Short problem: Restate the entries below verbatim.

[Data items]
_____

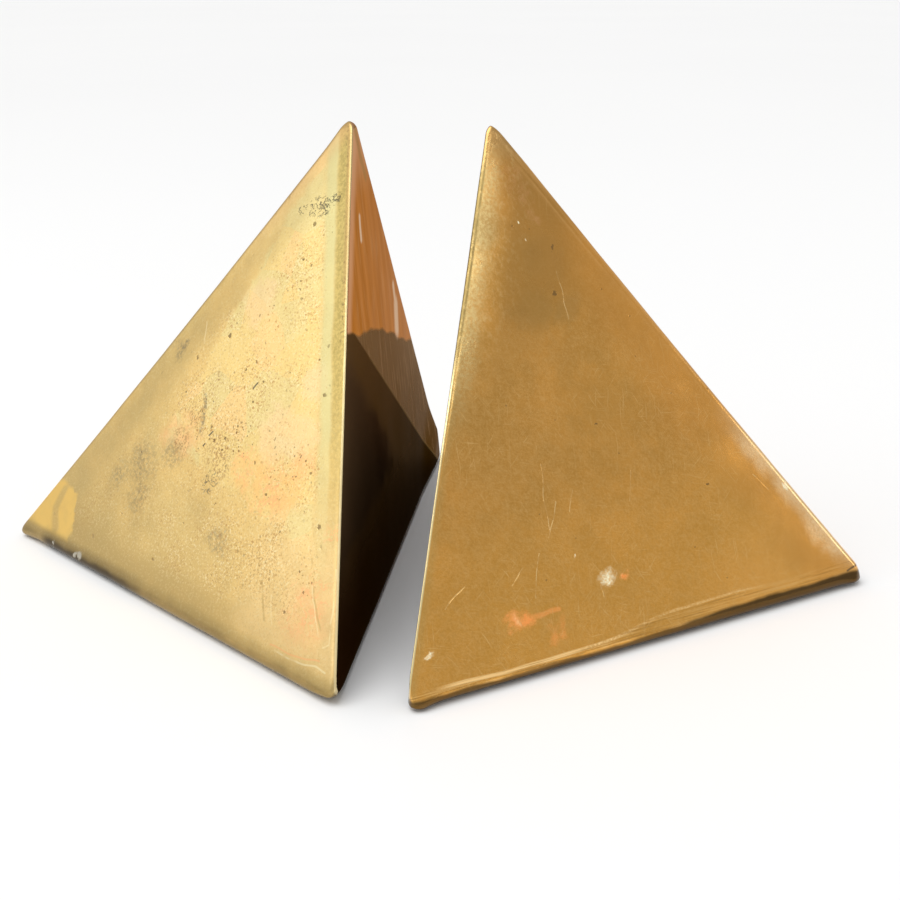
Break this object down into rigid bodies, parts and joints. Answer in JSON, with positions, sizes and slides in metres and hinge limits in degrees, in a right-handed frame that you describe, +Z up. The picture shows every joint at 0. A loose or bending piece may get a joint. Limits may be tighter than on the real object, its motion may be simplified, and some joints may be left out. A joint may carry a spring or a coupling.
{
  "type": "pair of book ends",
  "caption": "Pair of weighted brass book ends, each a hollow cast three-sided pyramid with a felted base, facing each other across the books.",
  "frame": {"origin": "on the shelf under the felt pads, midway between the two book ends", "axes": "+X along the row of books, from the left book end to the right one; +Y from the front of the shelf to its back; +Z up"},
  "size_m": [0.246, 0.1624, 0.1224],
  "materials": {
    "brass": "cast, satin to polished, patinated",
    "steel": "plain mill finish",
    "zinc": "zinc plated",
    "iron": "rough cast",
    "felt": "dark green felt"
  },
  "bodies": {
    "left_book_end": {"left_shell": "brass", "left_base_plate": "steel", "left_screw_front": "zinc", "left_screw_back": "zinc", "left_screw_tip": "zinc", "left_ballast": "iron", "left_ballast_bolt": "zinc", "left_felt": "felt"},
    "right_book_end": {"right_shell": "brass", "right_base_plate": "steel", "right_screw_front": "zinc", "right_screw_back": "zinc", "right_screw_tip": "zinc", "right_ballast": "iron", "right_ballast_bolt": "zinc", "right_felt": "felt"}
  },
  "joints": [
    {"name": "shelf_slide", "type": "slide", "parent": "left_book_end", "child": "right_book_end", "axis": [1, 0, 0], "range_m": [-0.0145, 0.3]}
  ]
}
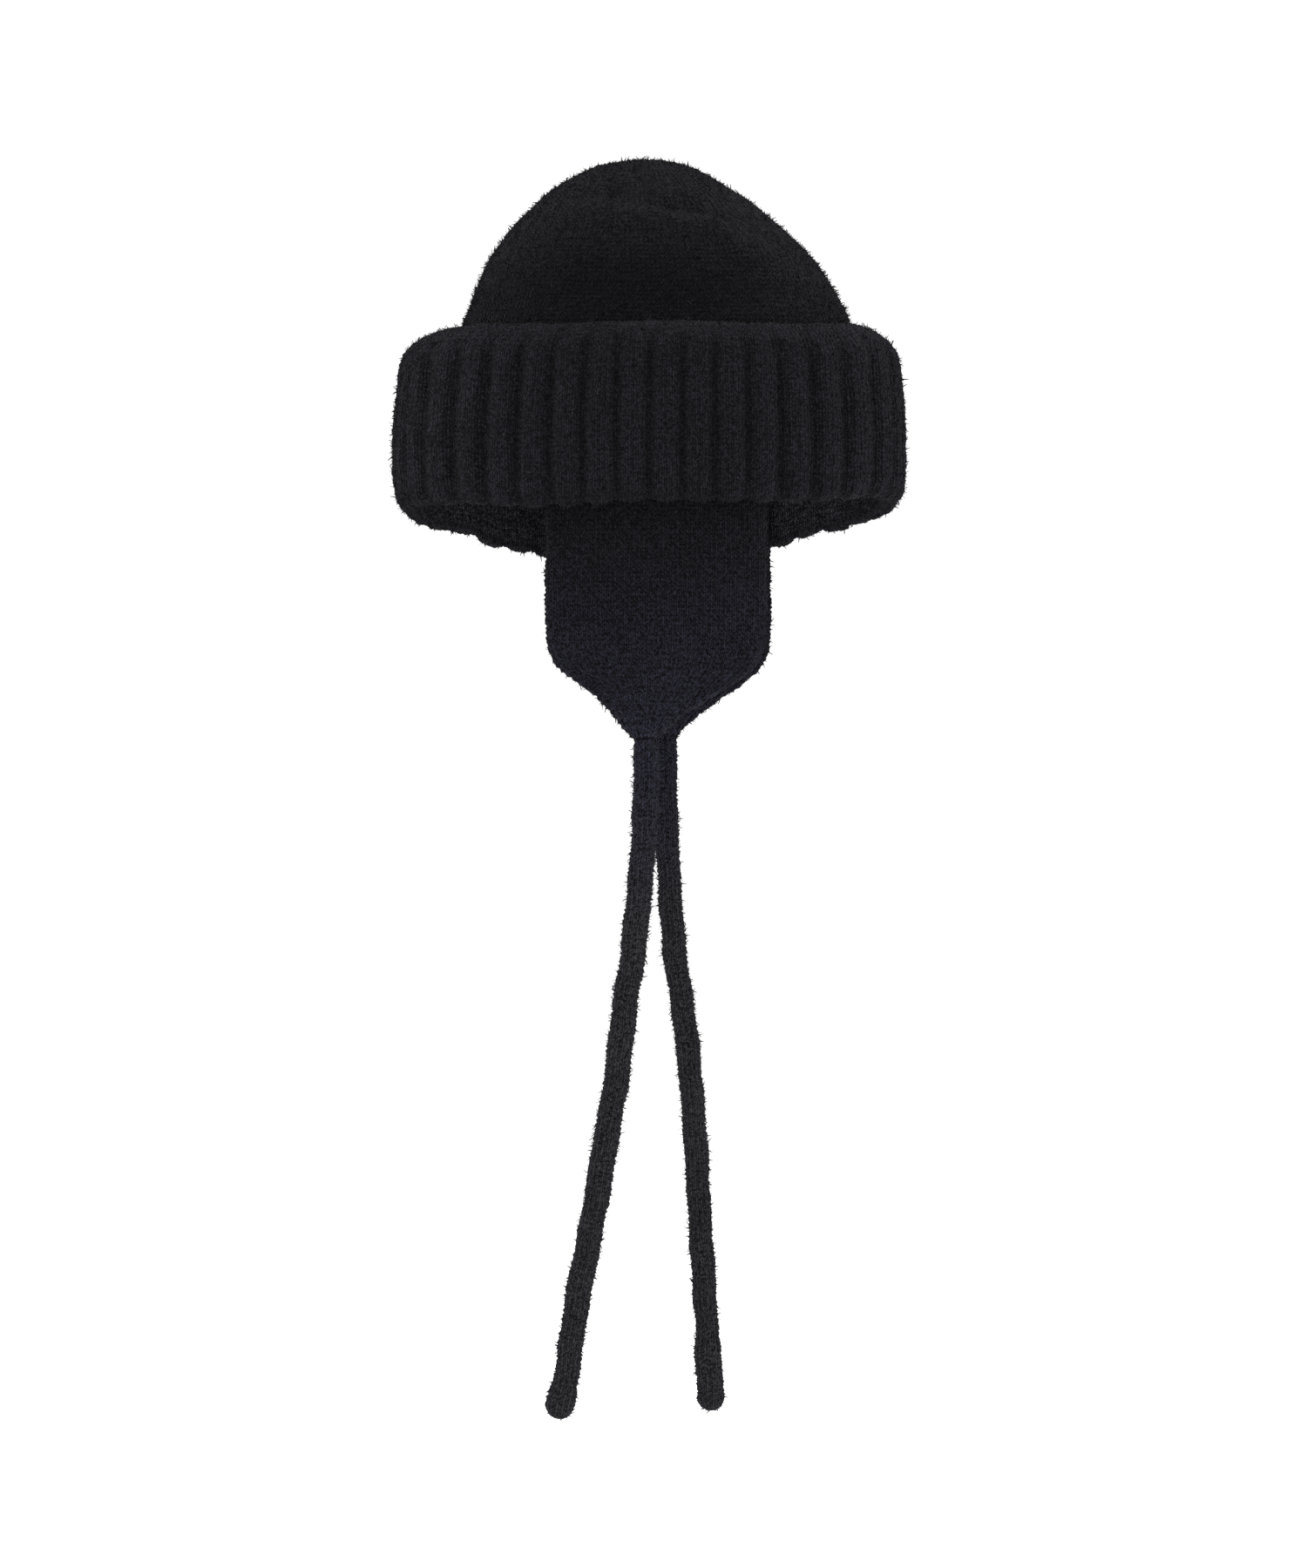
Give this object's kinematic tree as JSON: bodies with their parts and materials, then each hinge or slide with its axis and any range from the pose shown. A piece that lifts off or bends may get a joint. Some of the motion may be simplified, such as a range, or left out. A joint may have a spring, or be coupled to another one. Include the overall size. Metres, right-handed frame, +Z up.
{
  "type": "earflap knit cap",
  "caption": "Dark wool knit cap with a domed crown, a deep turned-up rib cuff, pointed ear flaps and long knitted ties hanging below.",
  "frame": {"origin": "inside of the crown's top, where the cap sits on a head", "axes": "+Z up, +X to the forehead, +Y to the wearer's left"},
  "size_m": [0.2333, 0.1778, 0.5822],
  "materials": {
    "crown_knit": "brushed plain-knit wool, matt, near black",
    "rib_knit": "brushed rib-knit wool, matt, near black",
    "flap_knit": "brushed plain-knit wool, matt, near black",
    "tie_knit": "knitted wool cord, fuzzy, matt, near black"
  },
  "bodies": {
    "root": {"crown": "crown_knit", "cuff": "rib_knit", "ear_flap_right": "flap_knit", "ear_flap_left": "flap_knit", "tie_right": "tie_knit", "tie_left": "tie_knit"}
  },
  "joints": []
}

_____

Output below:
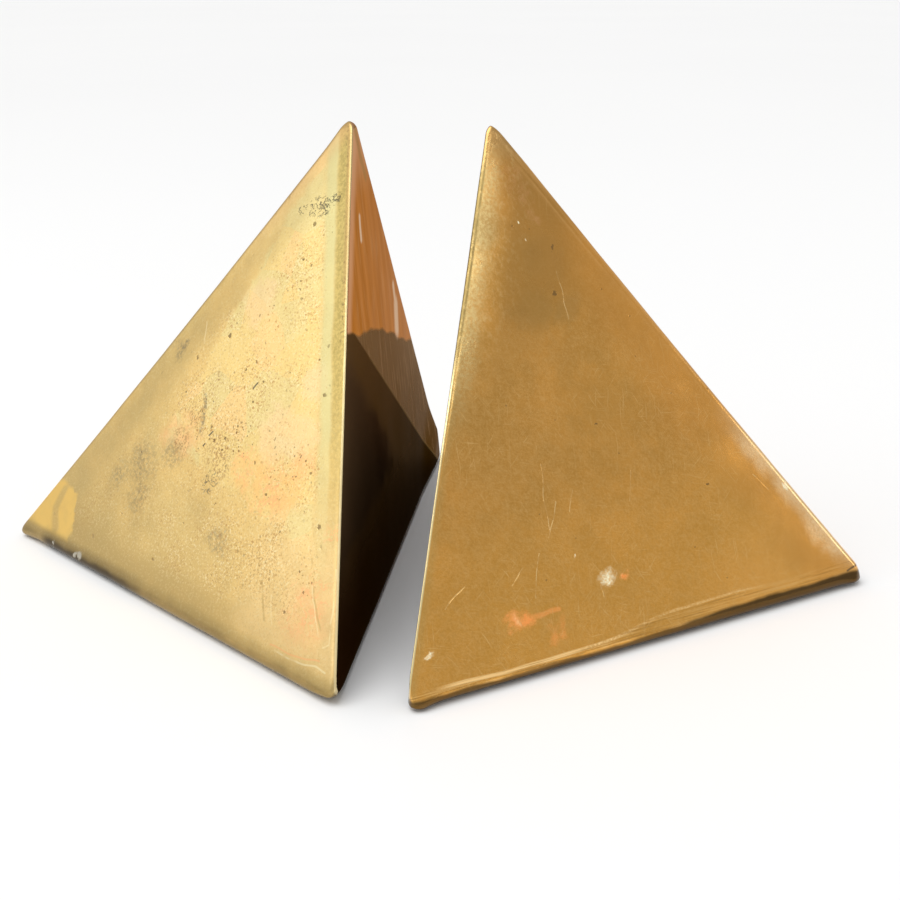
Break this object down into rigid bodies, parts and joints. Answer in JSON, with positions, sizes and slides in metres and hinge limits in degrees, in a right-handed frame that you describe, +Z up. The picture shows every joint at 0. A loose or bending piece may get a joint. Limits may be tighter than on the real object, its motion may be simplified, and some joints may be left out. A joint may carry a spring or a coupling.
{
  "type": "pair of book ends",
  "caption": "Pair of weighted brass book ends, each a hollow cast three-sided pyramid with a felted base, facing each other across the books.",
  "frame": {"origin": "on the shelf under the felt pads, midway between the two book ends", "axes": "+X along the row of books, from the left book end to the right one; +Y from the front of the shelf to its back; +Z up"},
  "size_m": [0.246, 0.1624, 0.1224],
  "materials": {
    "brass": "cast, satin to polished, patinated",
    "steel": "plain mill finish",
    "zinc": "zinc plated",
    "iron": "rough cast",
    "felt": "dark green felt"
  },
  "bodies": {
    "left_book_end": {"left_shell": "brass", "left_base_plate": "steel", "left_screw_front": "zinc", "left_screw_back": "zinc", "left_screw_tip": "zinc", "left_ballast": "iron", "left_ballast_bolt": "zinc", "left_felt": "felt"},
    "right_book_end": {"right_shell": "brass", "right_base_plate": "steel", "right_screw_front": "zinc", "right_screw_back": "zinc", "right_screw_tip": "zinc", "right_ballast": "iron", "right_ballast_bolt": "zinc", "right_felt": "felt"}
  },
  "joints": [
    {"name": "shelf_slide", "type": "slide", "parent": "left_book_end", "child": "right_book_end", "axis": [1, 0, 0], "range_m": [-0.0145, 0.3]}
  ]
}
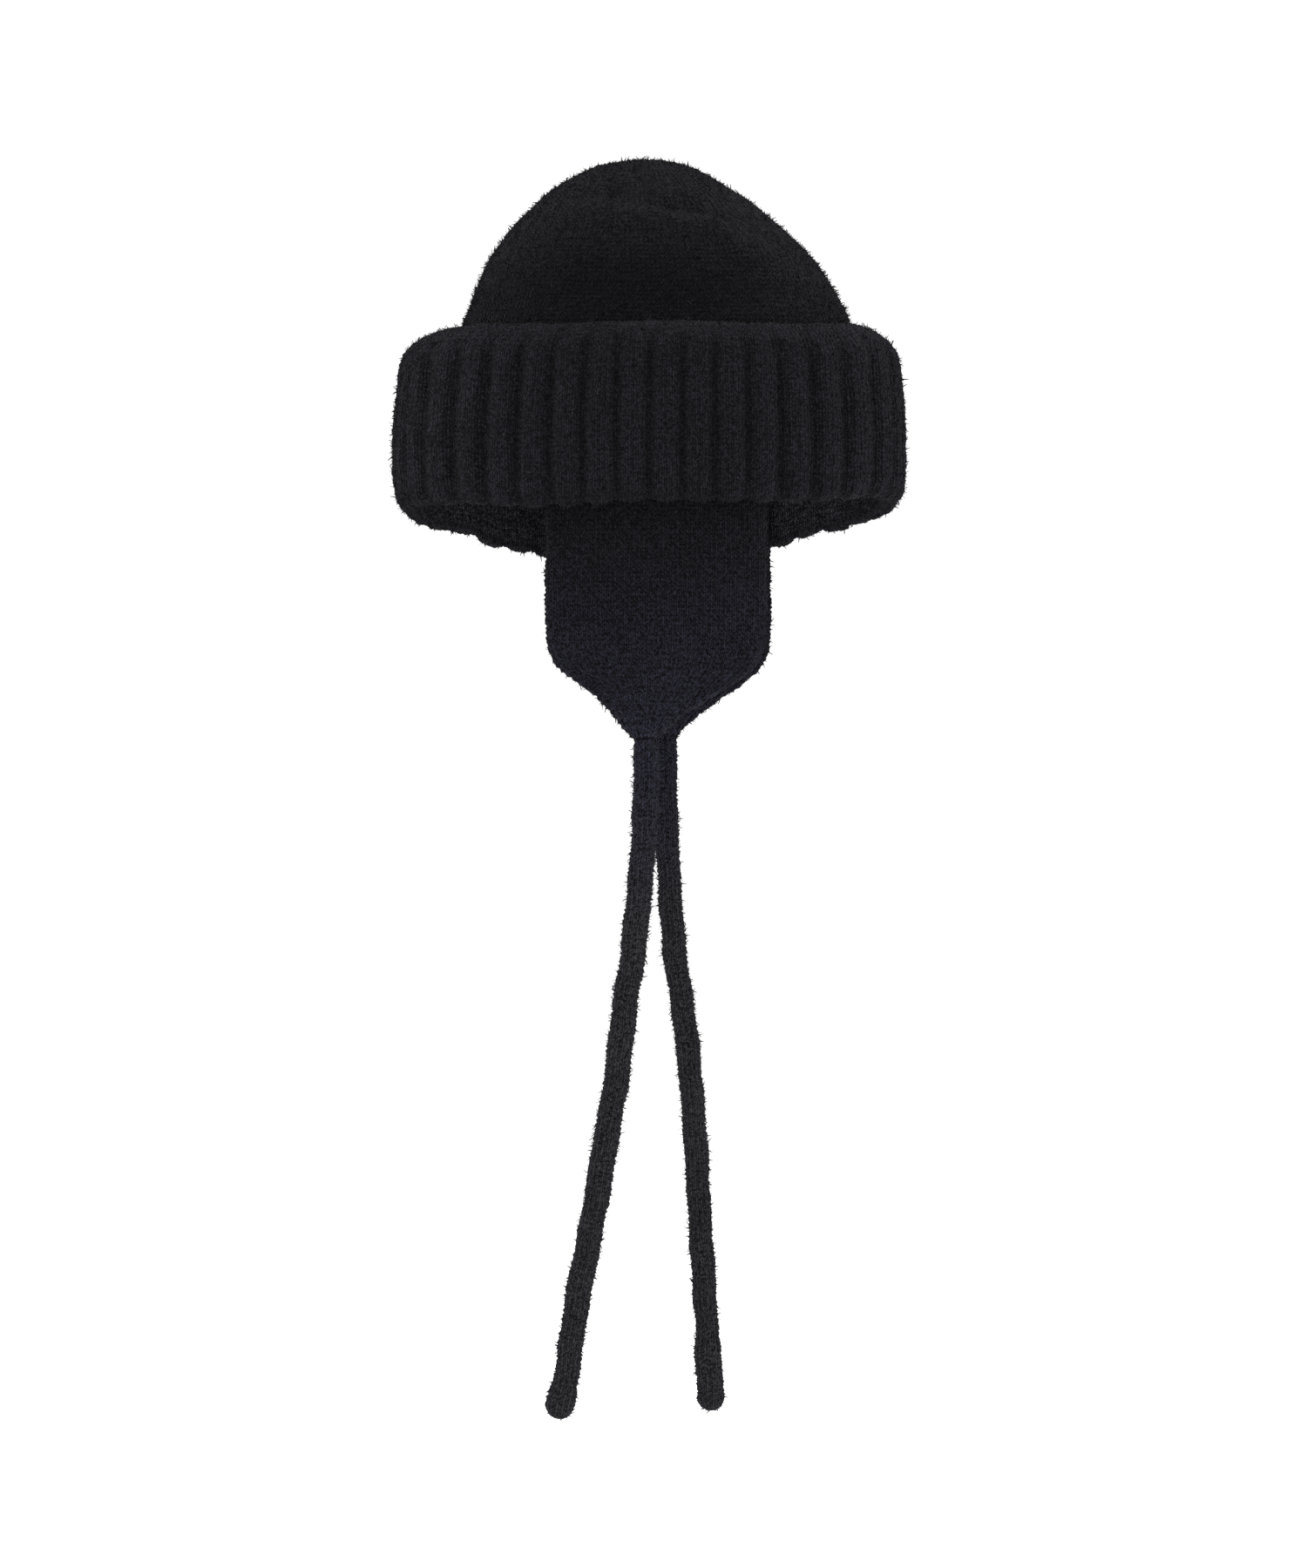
Give this object's kinematic tree as JSON: bodies with their parts and materials, then each hinge or slide with its axis and any range from the pose shown. A piece that lifts off or bends may get a joint. Some of the motion may be simplified, such as a range, or left out. A joint may have a spring, or be coupled to another one. Include the overall size. Metres, right-handed frame, +Z up.
{
  "type": "earflap knit cap",
  "caption": "Dark wool knit cap with a domed crown, a deep turned-up rib cuff, pointed ear flaps and long knitted ties hanging below.",
  "frame": {"origin": "inside of the crown's top, where the cap sits on a head", "axes": "+Z up, +X to the forehead, +Y to the wearer's left"},
  "size_m": [0.2333, 0.1778, 0.5822],
  "materials": {
    "crown_knit": "brushed plain-knit wool, matt, near black",
    "rib_knit": "brushed rib-knit wool, matt, near black",
    "flap_knit": "brushed plain-knit wool, matt, near black",
    "tie_knit": "knitted wool cord, fuzzy, matt, near black"
  },
  "bodies": {
    "root": {"crown": "crown_knit", "cuff": "rib_knit", "ear_flap_right": "flap_knit", "ear_flap_left": "flap_knit", "tie_right": "tie_knit", "tie_left": "tie_knit"}
  },
  "joints": []
}